A section of the document dealing with migrants seems rather fraught, as that category hasn’t been decisively defined. As HeatStreet explains, “writing ‘fucking Muslims’ is prohibited because religious affiliation is a protected category. However, writing ‘fucking migrants’ is allowed, as ‘migrant’ isn’t a category Facebook wants to protect.
“The rule claims that advocating hate against migrants is allowed under certain circumstances: posts saying ‘migrants are dirty’ are allowed, while ‘migrants are dirt’ aren’t.”
Interestingly, Facebook has a more lax set of standards for public figures, including those “elected to public office,” “people with more than 100,000 followers on social media,” those “employed by broadcast or news media outlets and make public statements,” or people “who have been mentioned in news reports five times or more in the past two years.”
Facebook’s notorious censorship has expanded greatly over the years — and content moderators tasked with applying its intricate and confusing rules have a particularly stressful job under pressure from the company. According to SZ, 600 people in Berlin are paid only minimum wage and have anonymously complained they are ill-prepared, under-trained, and overloaded trying to comprehend the conflicting strict and lax guidelines for policing posts.

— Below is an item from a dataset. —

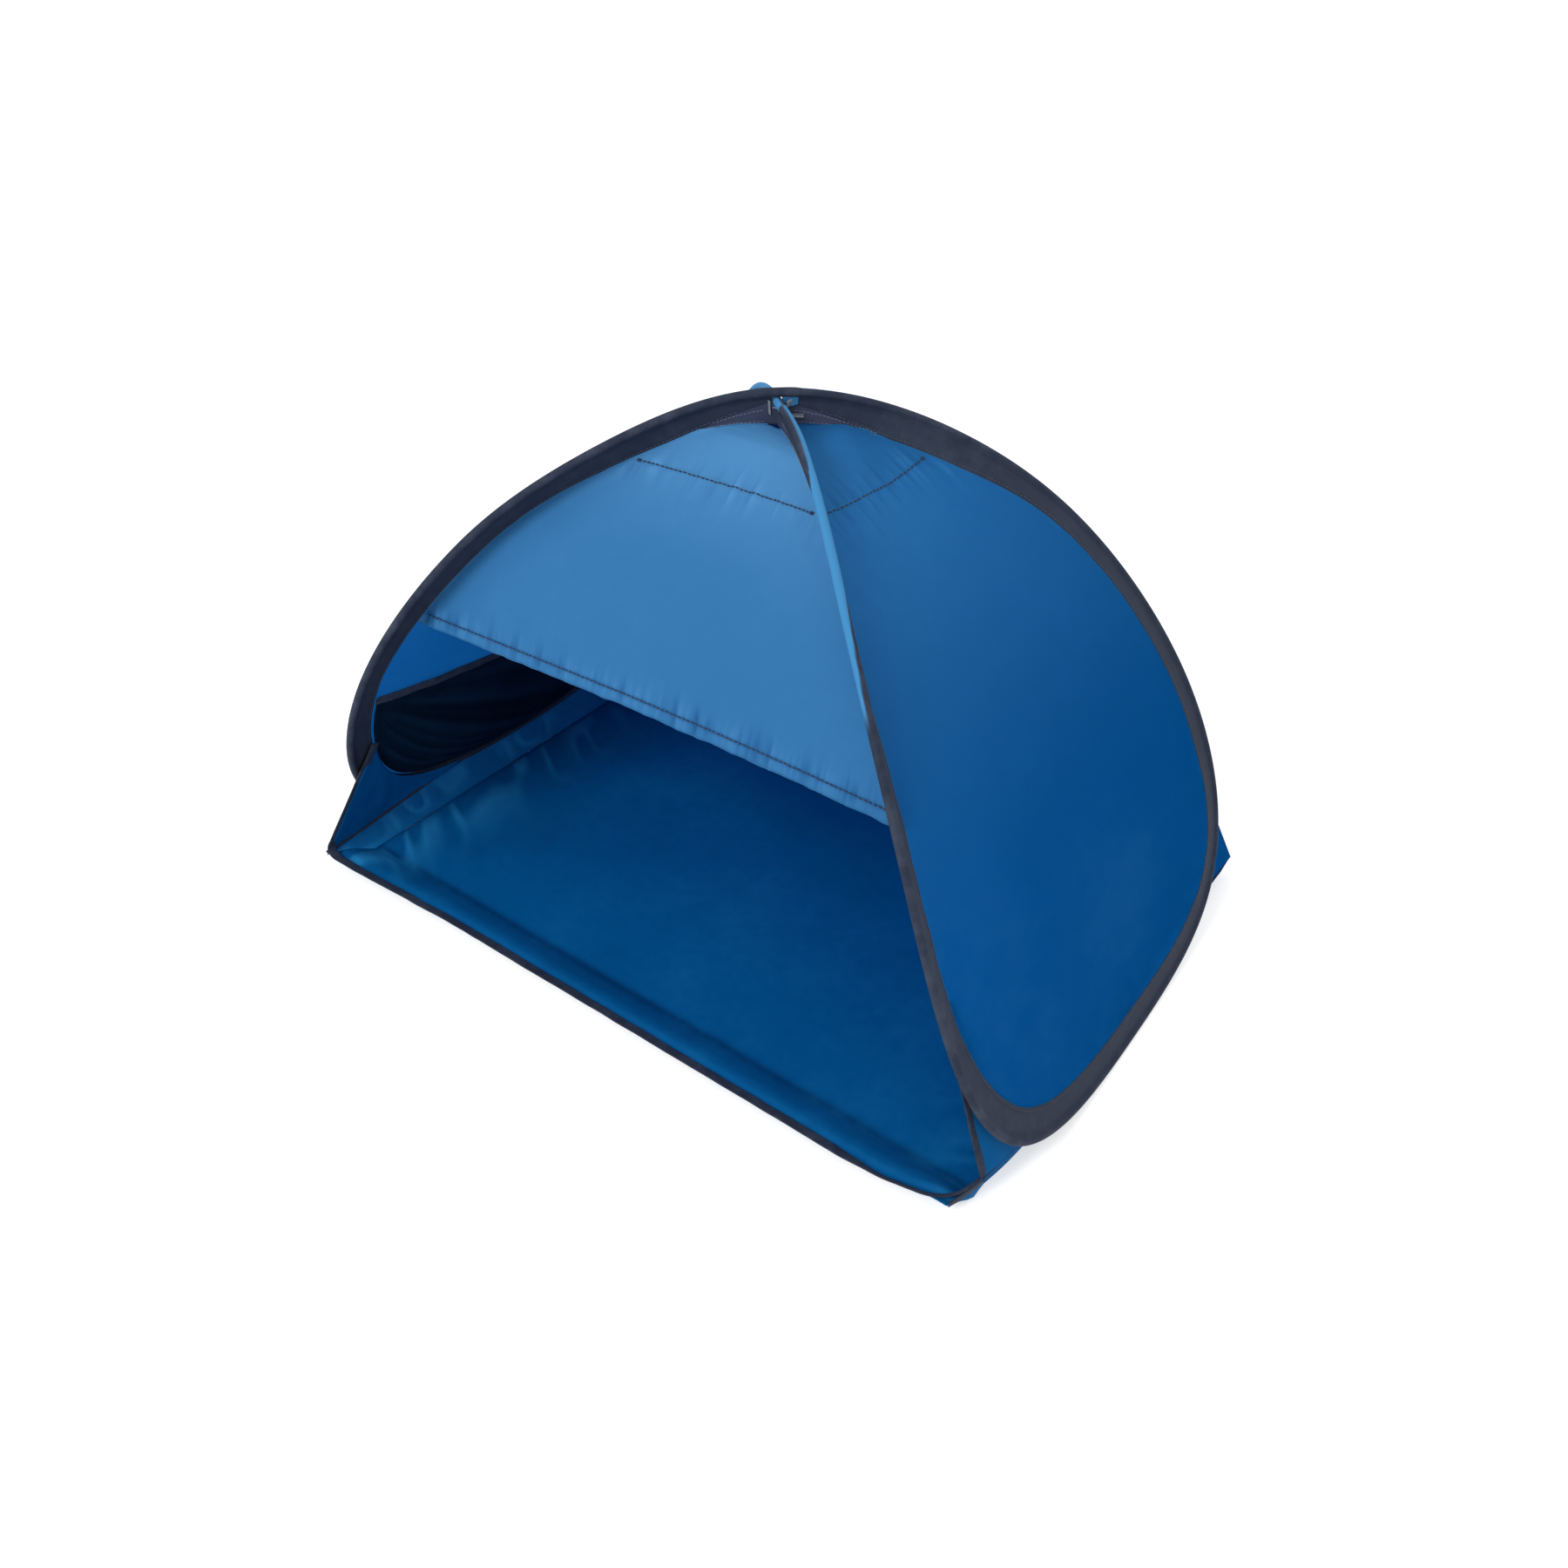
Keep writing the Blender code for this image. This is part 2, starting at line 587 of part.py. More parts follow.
def make_floor():
    """Floor sheet with its front lip, and the two turned-up sides with their bound seams."""
    half = FLOOR_WIDTH / 2
    u = np.linspace(-1, 1, 9)
    lip_foot = -FLOOR_DEPTH / 2 + LIP_RUN
    slope = unit(np.array([0.0, -LIP_RUN, LIP_HEIGHT]))
    lip_top = np.array([0.0, -FLOOR_DEPTH / 2, LIP_HEIGHT]) - slope * (BINDING_WIDTH + SEAM_GAP)
    lift = CLOTH / 2
    lines = [(lip_top[1], lip_top[2] + lift), (lip_foot, lift)]
    lines += [(y, lift) for y in np.linspace(lip_foot, FLOOR_DEPTH / 2 - SEAM_GAP - CLOTH, 7)[1:]]
    rows = [np.stack([u * half, y + 0 * u, z + 0 * u], 1) for y, z in lines]
    cloth("floor_sheet", rows, FLOOR_BLUE)

    ends = (-FLOOR_DEPTH / 2 + CORNER_CLEAR, FLOOR_DEPTH / 2 - CORNER_CLEAR)
    y_top = np.linspace(*ends, 19)
    line, _ = side_seam_line(y_top)
    y_foot = np.interp(y_top, ends, [lip_foot + SEAM_GAP, FLOOR_DEPTH / 2 - CORNER_CLEAR])
    foot = np.stack([half + SEAM_GAP + 0 * y_foot, y_foot, lift + 0 * y_foot], -1)
    slope = unit(line - foot)
    top = line - slope * (BINDING_WIDTH + SEAM_GAP)
    rows = np.stack([foot, (foot + top) / 2, top], 1)
    cloth("right_floor_side", rows, FLOOR_BLUE)
    cloth("left_floor_side", rows * np.array([-1.0, 1.0, 1.0]), FLOOR_BLUE)
    middle = line - slope * BINDING_WIDTH / 2
    mirror = np.array([-1.0, 1.0, 1.0])
    band("right_floor_binding", middle, slope, BINDING_WIDTH, BINDING_THICKNESS, CHARCOAL)
    band("left_floor_binding", middle * mirror, slope * mirror, BINDING_WIDTH, BINDING_THICKNESS, CHARCOAL)


def gusset_edges(share, back, on_left=0):
    """Upper edge on the rib and lower edge on the floor seam, from the corner inwards.

    A left gusset's edges are those of the left rib, mirrored to the right.
    """
    which, place = (RIGHT_BACK if back else RIGHT_FRONT), same
    if on_left:
        which, place = (LEFT_BACK if back else LEFT_FRONT), mirrored
    share = np.atleast_1d(share)
    rib_edge = place(seam(GUSSET_TOP + (GUSSET_END - GUSSET_TOP) * share, -PLY_OFFSET, **which))
    end = place(seam(GUSSET_END, -PLY_OFFSET, **which))[0]
    lower = corner(back) + (end - corner(back)) * share[:, None]
    return rib_edge, lower


def gusset_start():
    reach = np.linalg.norm(gusset_edges(1.0, 0)[1][0] - corner(0))
    return (BINDING_WIDTH + SEAM_GAP) / reach


def make_gussets():
    """Triangles that close each corner between the floor, the rib and the free edge."""
    for name, back, on_left in (
        ("right_front_gusset", 0, 0), ("left_front_gusset", 0, 1),
        ("right_back_gusset", 1, 0), ("left_back_gusset", 1, 1),
    ):
        start = SEAM_GAP / BINDING_WIDTH * gusset_start() if back else gusset_start()
        upper = gusset_edges(np.linspace(start * GUSSET_SLANT, GUSSET_REACH, 8), back, on_left)[0]
        lower = gusset_edges(np.linspace(start, GUSSET_REACH, 8), back, on_left)[1]
        drop = unit(lower - upper)
        upper = upper + drop * SEAM_GAP
        lower = lower - drop * SEAM_GAP
        rows = upper[:, None] + (lower - upper)[:, None] * np.linspace(0, 1, 4)[None, :, None]
        mirror = np.array([1.0 - 2 * on_left, 1.0, 1.0])
        cloth(name, rows * mirror, FLOOR_BLUE if back == 0 else SIDE_BLUE)


def make_front_binding():
    """Binding over the lip's edge, turned at the corners and run up to the ribs."""
    slope = unit(np.array([0.0, -LIP_RUN, LIP_HEIGHT]))
    turn = corner(0) - slope * BINDING_WIDTH / 2
    inward = np.array([-1.0, 0.0, 0.0])
    gusset_in = unit(gusset_edges(1.0, 0)[1][0] - corner(0))
    t = np.linspace(0, 1, 6)[:, None]
    run = turn + inward * np.linspace(BINDING_CORNER, CORNER_WIDTH / 2, 8)[1:, None]
    halves = []
    for on_left in (0, 1):
        upper, lower = (edge[0] for edge in gusset_edges(gusset_start() / 2, 0, on_left))
        upper = upper + unit(lower - upper) * (SEAM_GAP + BINDING_THICKNESS)
        rise = np.linspace(1, 0, 6)[:-2, None] * (upper - turn) + turn
        bend_in = turn + unit(upper - turn) * BINDING_CORNER
        bend_out = turn + inward * BINDING_CORNER
        bend = (1 - t) ** 2 * bend_in + 2 * t * (1 - t) * turn + t**2 * bend_out
        halves.append(np.vstack([rise, bend, run]))
    mix = np.clip(np.arange(len(halves[0])) - len(rise) + 1, 0, 6)[:, None] / 6
    across = unit(gusset_in * (1 - mix) - slope * mix)
    mirror = np.array([-1.0, 1.0, 1.0])
    path = np.vstack([halves[0], (halves[1] * mirror)[-2::-1]])
    over = np.vstack([across, (across * mirror)[-2::-1]])
    band("front_binding", path, over, BINDING_WIDTH, BINDING_THICKNESS, CHARCOAL)


def make_pocket():
    """Dark pocket inside the left side, open along its bound upper edge."""
    v = np.linspace(-POCKET_WIDTH_SHARE, POCKET_WIDTH_SHARE, 9)
    # The left side is a right side turned round, so its front is at v = 1.
    top = np.interp(v, [-1, 1], [POCKET_BACK, POCKET_FRONT])
    count = 8
    ribs = SIDES[1][1]
    rows = np.empty((count, len(v), 3))
    edge = np.empty((3, len(v), 3))
    for k in range(len(v)):
        s = np.linspace(top[k] + BINDING_WIDTH + SEAM_GAP, POCKET_FOOT, count)
        rows[:, k] = side_surface(s, v[k : k + 1], PLY_OFFSET, ribs)[:, 0]
        s = top[k] + np.linspace(0, BINDING_WIDTH, 3)
        edge[:, k] = side_surface(s, v[k : k + 1], PLY_OFFSET, ribs)[:, 0]
    rows = offset_rows(rows, -POCKET_GAP)
    cloth("side_pocket", left(rows), CHARCOAL, POCKET_PLY)
    middle = left(offset_rows(edge, -POCKET_GAP)[1])
    across = left(edge[2] - edge[0])
    band("pocket_binding", middle, across, BINDING_WIDTH, BINDING_THICKNESS, CHARCOAL)


def hang_on_hinges():
    """Parents each moving side to an empty on its hinge's axis; the right foot's strip stays put."""
    foot = bpy.data.objects.new("right_side_hinge", None)
    foot.location = (WIRE_SIDE, 0.0, WIRE_FOOT)
    crossing = bpy.data.objects.new("left_side_hinge", None)
    crossing.location = (0.0, 0.0, WIRE_TOP - CROSSING_DROP / 2)
    bpy.context.scene.collection.objects.link(foot)
    bpy.context.scene.collection.objects.link(crossing)
    crossing.parent = foot
    crossing.matrix_parent_inverse = Matrix.Translation(-foot.location)
    for obj in parts.objects:
        if obj.name in ("right_floor_side", "right_floor_binding"):
            continue
        on_left = obj.name.startswith("left") or "pocket" in obj.name
        hinge = crossing if on_left else foot
        obj.parent = hinge
        obj.matrix_parent_inverse = Matrix.Translation(-hinge.location)


for obj in list(bpy.data.objects):
    bpy.data.objects.remove(obj, do_unlink=True)
parts = new_collection("beach_tent")
cutters = new_collection("cutters")


for side, ribs, turn in SIDES:
    make_wire(side + "_side_wire", ribs, turn)
    make_tape(side + "_side_tape", ribs, turn)
    make_side_panel(side + "_side_panel", ribs, turn)
make_ferrule("wire_ferrule")
make_front_canopy()
make_back_panel()
make_facings()
make_crown()
make_floor()
make_gussets()
make_front_binding()
make_pocket()
hang_on_hinges()
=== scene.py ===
# Pop-up beach tent: cloth, tape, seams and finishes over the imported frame.
# Metres, +Z up. The open front faces -Y.
import math

import bpy
import numpy as np
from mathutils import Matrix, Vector


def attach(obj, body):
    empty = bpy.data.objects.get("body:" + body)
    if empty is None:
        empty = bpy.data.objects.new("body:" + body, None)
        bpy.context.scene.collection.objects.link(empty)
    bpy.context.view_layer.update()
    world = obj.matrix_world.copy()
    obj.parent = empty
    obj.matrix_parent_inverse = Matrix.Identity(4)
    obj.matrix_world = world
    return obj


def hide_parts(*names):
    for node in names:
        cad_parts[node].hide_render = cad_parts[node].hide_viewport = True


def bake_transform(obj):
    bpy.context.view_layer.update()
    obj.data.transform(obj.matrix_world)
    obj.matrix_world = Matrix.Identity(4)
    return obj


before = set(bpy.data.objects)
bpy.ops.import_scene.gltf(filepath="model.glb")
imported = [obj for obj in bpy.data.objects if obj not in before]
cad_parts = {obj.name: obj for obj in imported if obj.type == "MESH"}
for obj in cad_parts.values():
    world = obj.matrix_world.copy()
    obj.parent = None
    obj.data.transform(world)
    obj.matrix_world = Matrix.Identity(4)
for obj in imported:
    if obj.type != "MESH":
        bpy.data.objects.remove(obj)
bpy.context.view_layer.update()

# The frame's shape: a rib's control points are shares of half width, spread and height
tent = {
    "width": 0.700, "height": 0.448, "ribSpread": 0.237,
    "widthShares": (0.0, 0.13, 0.41, 0.78, 1.0, 1.0, 1.0),
    "depthShares": (0.0, 0.16, 0.52, 1.0, 0.87, 0.29, 0.0),
    "heightShares": (1.0, 1.0, 0.89, 0.48, 0.02, 0.0, 0.0),
    "bead": 0.0032, "tieRoom": 0.0011, "tapeWidth": 0.0235,
    "finLean": 0.33, "finHub": 0.350,
    "crossingDrop": 0.0068, "settle": 0.017, "settleReach": 0.270,
    "pinch": 0.010, "pinchStart": 0.180, "pinchEnd": 0.620, "ripple": 0.0003,
    "webLength": 0.080, "taperRun": (0.0045, 0.020, 0.055, 0.090, 0.150),
    "taperWidth": (0.0066, 0.0100, 0.0170, 0.0215, 0.0235),
    "seamDepths": (0.0242, 0.0228, 0.0204, 0.0220, 0.0243),
    "floorWidth": 0.640, "floorDepth": 0.480, "lipRun": 0.034, "lipHeight": 0.010, "frontEdge": 0.238,
    "cornerWidth": 0.656, "canopyEnd": 0.360, "backLeave": 0.470,
    "gussetTop": 0.520,
}
wireSide = tent["width"] / 2 - tent["bead"]
wireTop = tent["height"] - tent["bead"] - tent["tieRoom"]


def unit(vectors):
    return vectors / np.linalg.norm(vectors, axis=-1, keepdims=True)


# The part of a direction that's square to a tangent, as a unit vector
def squareTo(direction, tangent):
    return unit(direction - (direction * tangent).sum(1, keepdims=True) * tangent)


# Distance from the first of a line of points to each of them
def lengthsAlong(path):
    return np.concatenate([[0], np.cumsum(np.linalg.norm(np.diff(path, axis=0), axis=1))])


# Values of a table of points or directions at distances s, where run gives each row's distance
def tableAt(table, s, run):
    return np.stack([np.interp(s, run, table[:, k]) for k in range(3)], -1)


# 0 below 0, 1 above 1, and 3t^2 - 2t^3 between
def eased(t):
    t = np.clip(t, 0, 1)
    return t * t * (3 - 2 * t)


# 1 at a centre, falling off on both sides as e^-(d^2), where d is the distance over the width
def bell(x, centre, width):
    return np.exp(-(((x - centre) / width) ** 2))


# Clamped cubic B-spline: each basis is built up from steps by the usual two-term recurrence
def splineLine(control, count):
    knots = np.concatenate([np.zeros(3), np.linspace(0, 1, len(control) - 2), np.ones(3)])
    u = np.linspace(0, 1, count)
    basis = [((knots[i] <= u) & (u < knots[i + 1])) * 1.0 for i in range(len(knots) - 1)]
    basis[len(control) - 1][-1] = 1.0
    for k in (1, 2, 3):
        rising = [(u - knots[i]) / max(knots[i + k] - knots[i], 1e-9) for i in range(len(basis) - 1)]
        falling = [
            (knots[i + k + 1] - u) / max(knots[i + k + 1] - knots[i + 1], 1e-9)
            for i in range(len(basis) - 1)
        ]
        basis = [rising[i] * basis[i] + falling[i] * basis[i + 1] for i in range(len(basis) - 1)]
    return np.stack(basis, 1) @ control


ribControl = np.stack([
    np.array(tent["widthShares"]) * wireSide,
    np.array(tent["depthShares"]) * -tent["ribSpread"],
    tent["bead"] + np.array(tent["heightShares"]) * (wireTop - tent["bead"]),
], 1)
ribWire = splineLine(ribControl, 2401)
ribTangent = unit(np.gradient(ribWire, axis=0))
ribRun = lengthsAlong(ribWire)
ribLength = ribRun[-1]
hub = np.array([1 - tent["finLean"], 0.0, 0.0]) * ribWire + np.array([0, 0, tent["finHub"]])
ribFin = squareTo(hub - ribWire, ribTangent)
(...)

Some reported being traumatized by having to face graphic pictures of torture, child pornography, and even murder.
However, while removing posts depicting murder and torture could generally be justified, it’s necessary to remember contextualization is imperative. Consider the recent assassination of Russia’s Ambassador to Turkey Andrei Karlov and the soon-to-be iconic image taken by an Associated Press photographer of the killer pointing to in the air while standing feet from Karlov’s prone body — granted, he died at the hospital later, but the photograph definitively depicted the result of a shooting.
That image, thus far, hasn’t been censored by Facebook’s content moderators; but another iconic image — the Vietnam War photograph of naked nine-year-old Phan Thi Kim Phuc fleeing a napalm attack on her village — was deleted, repeatedly, to the consternation and condemnation of the world. Bizarrely, the famous picture of Rosa Parks being fingerprinted after her arrest for refusing to move from the front of a bus was also removed for failing to meet Facebook’s Community Standards.
Advocates against all censorship wisely see that, once a single item is taken banned from public scrutiny, it opens the door for more. Maybe, just maybe, it would behoove CEO Mark Zuckerberg to heed the advice of free speech advocates and shut the lid on this censorship Pandora’s Box once and for all.